Under water limiting conditions, grain yield is a function of transpiration (T), transpiration efficiency (TE), and harvest index (HI) [Passioura (1977) J. Aust. Inst. Agric. Sci. 43:117-120]. Within this framework, grain yield is linked to post-anthesis T (Turner (2004) J. Exp. Bot. 55:2413-2425; Manschadi et al. (2006) Funct. Plant. Biol. 33:823-837), because HI increases with the fraction of total crop T used after anthesis (Passioura, (1977) supra; Sadras and Connor (1991) Field Crops Res. 26:227-239; Hammer (2006) Agric. Sci. 19:16-22). Increased post-anthesis T is associated with reduced drought stress around anthesis, which can positively affect crop growth rate at anthesis of cereals and hence grain number (Andrade et al. (2002) Crop Sci. 42:1173-1179; Van Oosterom and Hammer (2008) Field Crops Res. 108:259-268). If the total amount of available water is limited, post-anthesis T can be increased by restricting pre-anthesis T. This can be achieved by restricting canopy size, either genetically or through crop management. However, a smaller canopy will only reduce total T if its TE is not compromised. Significant genotypic differences in TE have been reported for sorghum (Hammer et al. (1997) Aust. J. Agric. Res. 48:649-655; Henderson et al. (1998) Aust. J. Plant Physiol. 25:111-123; Mortlock and Hammer (1999) J. Crop Prod. 2:265-286; Xin et al. (2009) Field Crops Res. 111:74-80). Alternatively, post-anthesis water use can be increased by increasing the total amount of water accessed by the crop, either through deeper rooting or reduced lower limit of water extraction (Manschadi et al. (2006) supra).
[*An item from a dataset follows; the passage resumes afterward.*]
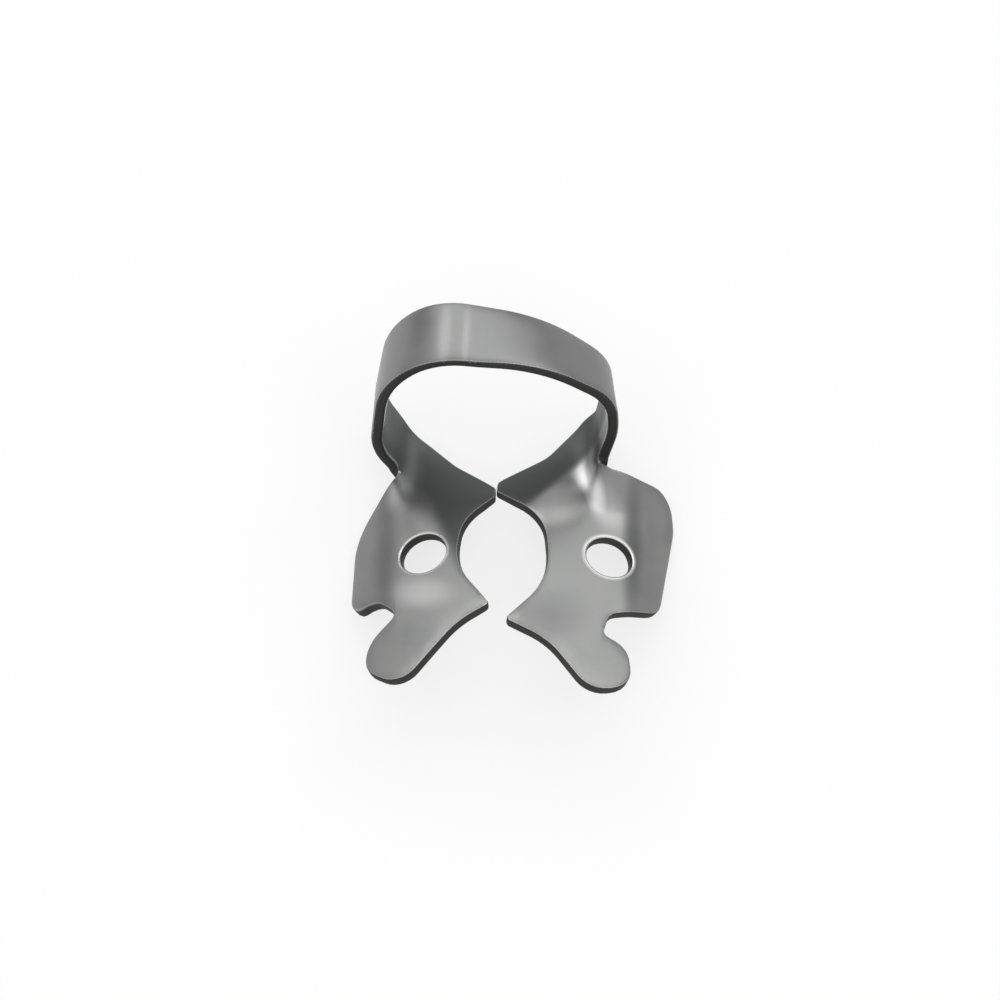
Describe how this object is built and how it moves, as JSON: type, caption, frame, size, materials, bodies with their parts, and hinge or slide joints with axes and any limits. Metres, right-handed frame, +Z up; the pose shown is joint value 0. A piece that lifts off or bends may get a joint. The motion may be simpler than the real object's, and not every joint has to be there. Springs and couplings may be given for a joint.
{
  "type": "rubber dam clamp",
  "caption": "Sprung steel clamp with a bow arching over paired jaws, pierced for forceps, that grips a tooth and holds back a rubber sheet.",
  "frame": {"origin": "middle of the bounding box's base, on the surface that the clamp lies on", "axes": "+Z up from the surface, +Y towards the bow, +X towards the wider jaw, on the right seen from the finger tips"},
  "size_m": [0.0252, 0.0296, 0.016],
  "materials": {
    "clamp_steel": "satin-polished stainless spring steel, edges tumbled round"
  },
  "bodies": {
    "root": {"clamp": "clamp_steel"}
  },
  "joints": []
}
The stay-green trait affects a number of the above processes in sorghum. First, stay-green reduces water use during the pre-anthesis period by restricting canopy size (via reduced tillering and smaller leaves).
Second, stay-green improves water accessibility by increasing the root:shoot ratio. There is some experimental evidence for better water extraction in stay-green lines, although more research is required. These root responses could also be explained by enhanced auxin transport (Wang et al. (2009) Molecular Plant 2(4):823-831). Third, stay-green increases the greenness of leaves at anthesis, effectively increasing photosynthetic capacity, and, therefore. TE (providing that photosynthesis increases proportionately more than conductance). The increase in leaf greenness is an indirect affect of reduced leaf mass, i.e. nitrogen is concentrated in the leaf.
Producing more food with less water is one of the major challenges currently facing humanity. There is a real and urgent need in both developing and developed countries to identify the genes and gene networks controlling drought adaptation in crop plants. This enables increased drought adaptation in a wide range of crop species grown in water-limited environments worldwide.